People are not strangers to the type of carbon found in graphene; in fact, it is commonly found in pencil lead. Graphene itself is a hexagonal lattice of carbon atoms, with each point in the structure containing a single carbon atom. The whole framework is only one atom thick.
“Graphene is a two-dimensional material composed of a single sheet of carbon atoms,” said Justin Bergfield, a postdoctoral fellow at Northwestern University. “What is truly remarkable is that, unlike an electron in free space, the electrons confined to a piece of graphene have a relationship between their velocity and energy which is like that of light.”
In other words, the electrons, negatively charged particles that make up atoms, move at a speed of 1 million meters per second between carbon atoms in graphene, Bergfield explained.
In traditional electrical conductors like copper, electrons travel only a few nanometers before scattering from a defect or excitation, which sends them off in a random direction.
“Heat is conducted ‘ballistically’ by both quantum electron waves and quantum sound waves … in graphene,” explained Charles Stafford, a physics professor at the UA. “These waves can travel rapidly for distances of up to a micrometer or more before scattering. This is very different from the behavior of typical materials, where heat diffuses slowly from one point to another as a result of the random motions of electrons carrying the heat.”

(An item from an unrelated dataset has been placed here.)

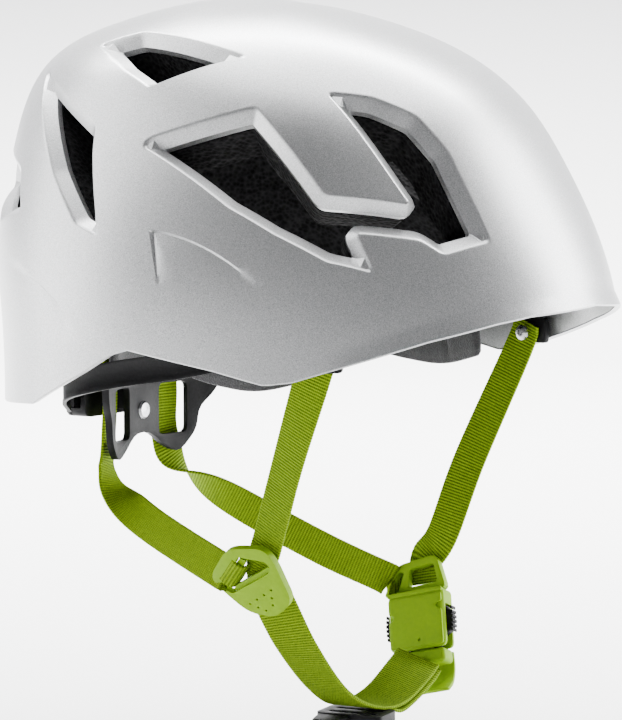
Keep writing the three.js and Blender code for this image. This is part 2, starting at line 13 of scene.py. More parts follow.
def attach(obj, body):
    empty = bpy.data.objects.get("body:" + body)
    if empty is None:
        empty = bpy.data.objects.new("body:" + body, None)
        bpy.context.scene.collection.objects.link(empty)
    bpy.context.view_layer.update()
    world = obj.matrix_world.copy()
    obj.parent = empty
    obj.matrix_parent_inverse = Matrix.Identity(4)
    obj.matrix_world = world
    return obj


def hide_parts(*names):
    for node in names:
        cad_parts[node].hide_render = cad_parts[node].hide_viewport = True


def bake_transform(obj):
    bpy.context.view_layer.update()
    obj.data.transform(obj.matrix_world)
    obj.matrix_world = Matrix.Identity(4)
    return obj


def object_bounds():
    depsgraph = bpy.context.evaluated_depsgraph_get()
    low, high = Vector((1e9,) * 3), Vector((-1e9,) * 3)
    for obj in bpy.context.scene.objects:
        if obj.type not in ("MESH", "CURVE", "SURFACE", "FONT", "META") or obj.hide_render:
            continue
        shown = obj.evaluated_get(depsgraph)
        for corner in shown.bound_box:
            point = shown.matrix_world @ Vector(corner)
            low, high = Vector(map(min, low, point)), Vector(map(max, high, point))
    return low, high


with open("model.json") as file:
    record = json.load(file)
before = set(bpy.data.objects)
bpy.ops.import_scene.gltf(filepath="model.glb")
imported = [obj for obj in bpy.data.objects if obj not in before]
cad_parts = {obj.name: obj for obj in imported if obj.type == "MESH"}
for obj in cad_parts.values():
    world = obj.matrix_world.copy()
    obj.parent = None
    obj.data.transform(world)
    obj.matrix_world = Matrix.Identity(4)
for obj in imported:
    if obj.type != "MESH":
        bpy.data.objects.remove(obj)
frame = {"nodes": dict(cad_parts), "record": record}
cad_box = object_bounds()

MM = 0.001
RIB = 0.0013  # metres from one rib of the webbing to the next
YARN = 0.0008  # metres between the yarns across it

# ---------- the outer form
# The same form as the CAD shell: mm from the origin, a row for each direction round the head
# from front to rear, a column for each angle down from the crown.
DOWN_FROM_CROWN = [0, 18, 36, 50, 64, 80, 96, 112, 130]
OFFSETS = [
    [122, 119, 121, 123, 124, 129, 137, 148, 173],
    [122, 120, 121, 120, 117, 118, 122, 132, 155],
    [122, 122, 119, 113, 108, 105, 105, 112, 134],
    [122, 127, 133, 133, 127, 123, 122, 130, 154],
    [122, 131, 143, 154, 147, 141, 137, 146, 171],
]
# The shell's lower rim: degrees round from the front, height in mm.
RIM = [
    (0, -1), (18, -3.5), (25, -6), (37, -12), (49, -20), (62, -28.5), (68, -30), (80, -25),
    (97, -20), (102, -18.5), (107, -21), (115, -29), (124, -37), (132, -44), (150, -46.5),
    (180, -47),
]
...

The organized wave-like flow of electrons in graphene allows for the formation of intricate wave formations which lead to hot and cold spots, the temperature of which can be quantified using a scanning tunneling microscope-like thermometer, Bergfield said.
“Hot spots and cold spots up to tens of nanometers across can persist indefinitely within the heat flow of graphene, somewhat like an eddy that can persist in a flowing river,” Stafford said.
Graphene’s remarkable conductivity, flexibility, durability, strength (more than 100 times stronger than steel) and unusual heat properties are unlocking the vault to new potential technologies such as foldable touchscreens for smartphones and tablets, plastics with better conductivity than metals and electronic devices with greater efficiency and twice the power.
Since one of the major obstacles with electronics is overheating, graphene may prove to be a great advantage in circumventing this issue because it is possible to control where heat is localized on a nanoscale level, Stafford said.
“The crests of the electron waves are the hot spots and the dips are the cold spots, the locations of which can be predicted by solving the quantum wave equation for the electrons,” Stafford said. “The wave patterns of hot and cold spots can be controlled by tuning the wavelength of the electron waves using a gate voltage.”
This ability to manipulate the physical world at the nanoscale level foreshadows a potential technological revolution, the efficiency and advancement of which could end up transforming everyday life.